Are We Witnessing the Renaissance of Local Public Enterprises? The French Model
University of Haifa
Local public enterprises (LPE) are municipal arms engaged in local service provision and urban development, positioned in-between public service provision and privatization. LPE are a perpetual theme in central-local state relations, revolving over their tasks and regulations on performing these tasks. My study assesses the changing status of LPE in France, focusing on the pendulum between public monopoly and public-private partnerships. It is based on a review of legal reforms between 1926 and 2017 and their outcomes, with a focus on post-2008 trends. The French case may not be typical, but provides a multitude of lessons, given the complexity of the multi-level non-hierarchical unitary French state. Findings reveal that the swinging pendulum has produced diverse types of LPE, acting concurrently. A major aspect of this variety concerns the role of the private sector in mixed economic companies. Mixed private-LPEs had an important role in rebuilding France following the two World Wars, but suffered a retreat in the 1970s, regarded as unregulated “faux-nez”, acting improperly to promote political interests. Decentralization laws of the 1980s empowered local government to engage in urban economic development, hence giving LPE a crucial role, only to be reversed due to the real estate crisis of the 1990s and new regulations that constrained their ability to perform local tasks without a tender.
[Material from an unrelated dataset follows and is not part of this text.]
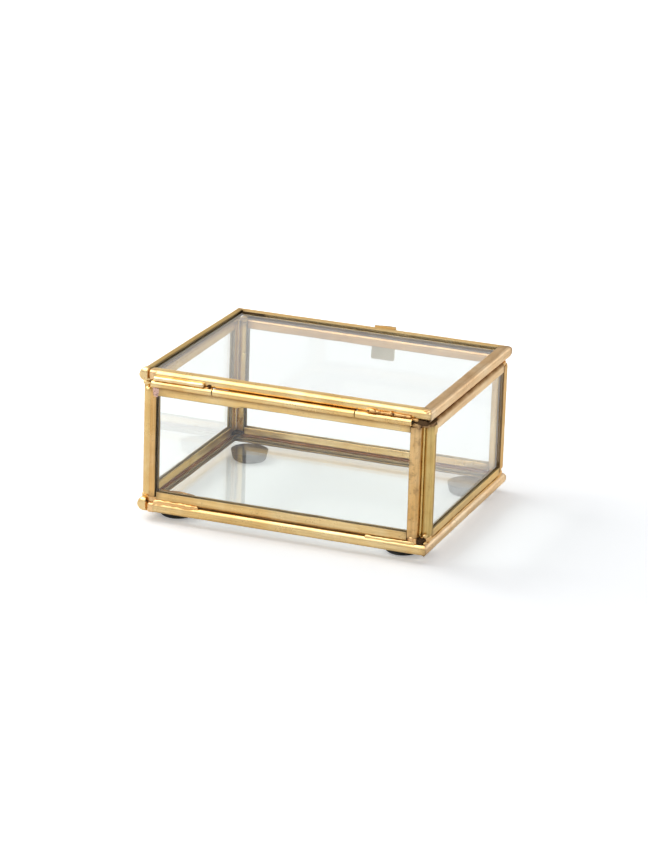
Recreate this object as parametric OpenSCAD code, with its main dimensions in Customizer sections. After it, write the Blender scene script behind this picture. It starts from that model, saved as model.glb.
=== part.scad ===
// Glass jewelry box: six panes edged with folded brass channel, a lid on a tube hinge and four rubber feet.
// +X is right as seen from the hinge, +Y points from the hinge to the lift tab, +Z is up.
// The origin lies under the middle of the box, on the surface that it stands on.

/* [Box] */
// Width of the lid and base frames along the hinge
box_w = 100; // [84:1:160]
// Depth of the lid and base frames, from hinge side to tab side
box_d = 80; // [50:1:120]
// Height of a wall with its channels
wall_h = 40; // [20:1:80]
// How far a wall stands in from the outside of the lid and base frames
wall_inset = 0.3; // [0.1:0.1:0.8]
// How far a wall stops short of the outer face of the wall round the corner
corner_step = 3.1; // [3:0.1:3.4]
// How far a wall's upright channels stop short of its upper and lower edges
post_short = 1.5; // [1.2:0.1:1.6]
// Height of the soldered space between base frame and walls
base_gap = 0.6; // [0.3:0.1:1]
// Height of the open space between walls and closed lid, on the hinge side
lid_gap = 1.3; // [1:0.1:1.6]
// How much lower the closed lid lies on the tab side
lid_drop = 0.45; // [0:0.05:0.6]

/* [Glass] */
// Thickness of a pane
glass_t = 2; // [1.8:0.1:3]
// Play between a pane and each flange that holds it
glass_play = 0.05; // [0.02:0.01:0.1]
// How far a pane's edge stays off the bends of its channel
edge_play = 0.2; // [0.1:0.05:0.4]

/* [Brass channel] */
// Thickness of the folded brass strip
brass_t = 0.6; // [0.4:0.05:0.7]
// Height of the flat between the two bends of a channel's nose
nose_flat = 0.5; // [0.3:0.1:0.8]
// Width of the lid and base channels, from nose to lips
frame_channel_w = 3.8; // [3.4:0.1:5]
// Width of the wall channels, from nose to lips
wall_channel_w = 3.4; // [3:0.1:4.6]
// Width of the lower flange of the lid's left channel, from nose to lip
lid_left_w = 3.4; // [3.2:0.1:3.8]
// Width of the upper flange of the lid's left channel, from nose to lip
lid_left_top_w = 2.9; // [2:0.1:3.2]
// How much further in the lid's left channel stands at the tab side than at the hinge side
lid_left_lean = 1; // [0:0.1:1.4]
// Width of the seam where two channels meet
seam = 0.06; // [0.02:0.01:0.12]
// Film of solder or glue between two joined pieces
film = 0.03; // [0.02:0.01:0.06]

/* [Closed corner] */
// Radius of the rounded knob that closes the hinge end of the left lid and base channels
knob_r = 2.4; // [2:0.1:2.8]
// How far the knob stands out beyond the hinge side channel
knob_proud = 0.8; // [0.4:0.1:1.2]
// Rounding of the knob's rim
knob_rim = 1.1; // [0.5:0.1:1.4]
// How far the knob stands in from the left side of the box
knob_inset = 0.7; // [0.4:0.1:1.2]
// Width of the knob, where the hinge side channel cuts it off
knob_w = 2.6; // [2:0.1:2.7]
// How far the base knob lies above the middle of its channel
base_knob_lift = 1.1; // [0:0.1:1.4]

/* [Hinge] */
// Outside diameter of the hinge tube
tube_d = 2.4; // [2.2:0.1:2.8]
// Diameter of the hinge pin
pin_d = 1.5; // [1.2:0.1:1.6]
// Running clearance between pin and bore, on the radius
pin_clearance = 0.05; // [0.02:0.01:0.09]
// Distance from the left side of the box to the hinge
hinge_left = 5; // [4.5:0.5:9]
// Distance from the right side of the box to the hinge
hinge_right = 6; // [4.5:0.5:9]
// Length of the left knuckle
left_knuckle_l = 21; // [12:1:26]
// Length of the right knuckle
right_knuckle_l = 19; // [12:1:26]
// Gap between two knuckles
knuckle_gap = 0.25; // [0.1:0.05:0.4]
// Gap between the tube and the hinge side wall
tube_wall_gap = 0.15; // [0.1:0.05:0.3]
// Gap between the tube and the lid frame
tube_lid_gap = 0.3; // [0.2:0.05:0.4]
// How far the pin stays inside each end of the tube
pin_recess = 1; // [0.2:0.1:2]
// Diameter of the packing rod between left knuckle and lid frame
left_packing_d = 1.5; // [1.2:0.1:1.7]
// Diameter of the packing rod between right knuckle and lid frame
right_packing_d = 1.1; // [1:0.1:1.7]
// Length of the left packing rod
left_packing_l = 17; // [8:1:20]
// Length of the right packing rod
right_packing_l = 13.5; // [8:0.5:18]
// Distance from the outer end of a knuckle to its packing rod
packing_start = 0.5; // [0.2:0.1:2]

/* [Filler] */
// Diameter of the wires in the four upright corners
corner_wire_d = 0.9; // [0.8:0.05:1.2]
// How far the corner wires stop below the top of the walls
corner_wire_drop = 0.8; // [0.2:0.1:2]
// Diameter of the rods between base frame and hinge side wall
filler_d = 1; // [0.8:0.1:1.4]
// Distance from the left side of the box to the left rod
left_filler_start = 5.6; // [5:0.2:9]
// Length of the left rod
left_filler_l = 16; // [8:1:30]
// Distance from the right side of the box to the right rod
right_filler_start = 4; // [3:0.2:9]
// Length of the right rod
right_filler_l = 17; // [8:1:30]

/* [Lift tab] */
// Width of the tab
tab_w = 8.2; // [5:0.2:14]
// Length of the tab, top to bottom
tab_l = 13; // [9:0.5:18]
// Thickness of the tab
tab_t = 0.9; // [0.5:0.1:1.2]
// How far the tab stands above the lid frame
tab_rise = 0.3; // [0:0.1:1]
// How far the tab sits to the right of the middle
tab_shift = 4.6; // [-20:0.2:20]
// Rounding of the tab's lower corners
tab_corner_r = 0.8; // [0.2:0.1:2]

/* [Feet] */
// Diameter of a foot
foot_d = 12.7; // [8:0.1:16]
// Height of a foot
foot_h = 3.5; // [2.8:0.1:5]
// How much smaller a foot's radius is at the bottom than at the top
foot_taper = 0.5; // [0:0.1:1]
// Rounding of a foot's lower edge
foot_edge_r = 1.3; // [0.4:0.1:1.6]
// Distance from the lips of the base channels to a foot on the hinge side
hinge_foot_clear = 0.15; // [0.1:0.05:6]
// Distance from the lips of the base channels to a foot on the tab side
tab_foot_clear = 1.4; // [0.1:0.05:6]
// How much further in from the right the right foot on the hinge side sits
hinge_right_foot_in = 1; // [0:0.1:4]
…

The proliferation of intercommunalité, failed privatizations and pro-active regulation set the context for the substantial role of LPE in the process of remunicipalization during the post- 2008 crisis. Elected mayors fully control LPE in France, and their power over regulatory policies stems also from their power positions in the French Parliament. Hence, the elimination of multiple mandates in 2017 may imply on the future autonomy of LPE and their ability to partner with the private sector.